The core of plaintiffs' complaint is that Wilson violated the Elks' constitution and bylaws in orchestrating his own reelection and in denying plaintiffs their rights granted by the constitution and bylaws. The plaintiffs also allege that Wilson violated the Elks' constitution and bylaws by commingling an established burial fund with general Grand Lodge funds, thus using the combined funds for purposes not permitted under the constitution and bylaws. All of these claims are essentially the corporation's claims against its management and not the proper claims of any of the corporation's members. Indeed, some members of the Elks obviously approved Wilson's actions. If the plaintiffs as dissenting members believe that the corporation's constitution and bylaws were violated, they must demand that the corporation file a suit against Wilson and, should it fail to do so, file a derivative action, following presumably the law of New Jersey where the Elks is incorporated.
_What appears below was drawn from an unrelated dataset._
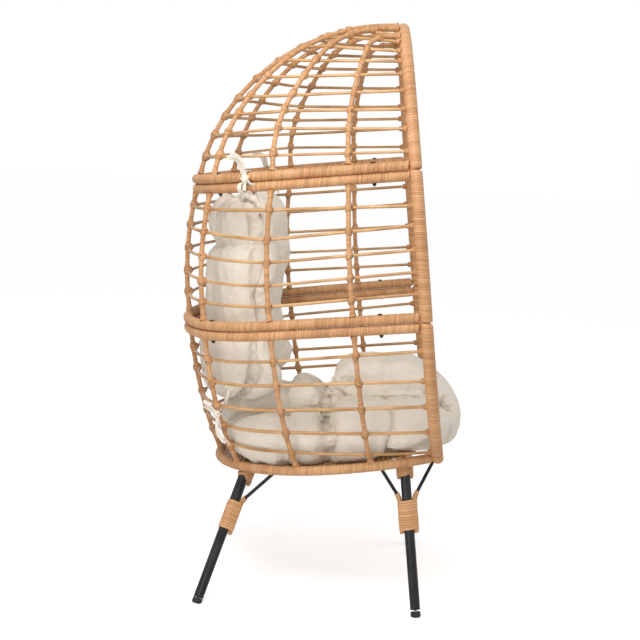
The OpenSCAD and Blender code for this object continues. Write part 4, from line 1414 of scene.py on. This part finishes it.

See Escoett v. Aldecress Country Club, 109 A.2d 277 (N.J.1954). But in any such derivative action, the corpora tion would be an indispensable party. See Buckley v. Control Data Corp., 923 F.2d 96, 98 (8th Cir. 1991).
In sum, plaintiffs' claims arise out of an intra-corporate dispute among members of a nonprofit corporation, and it is clear that the corporation representing all its members must be a party; in its absence, complete relief cannot be accorded. Since the corporation has taken a position antagonistic to the plaintiffs, it could only be joined as a party defendant, thus destroying diversity jurisdiction. Accordingly, the district court properly dismissed this case. The dismissal, however, is without prejudice to the plaintiffs' proceeding in an appropriate state court.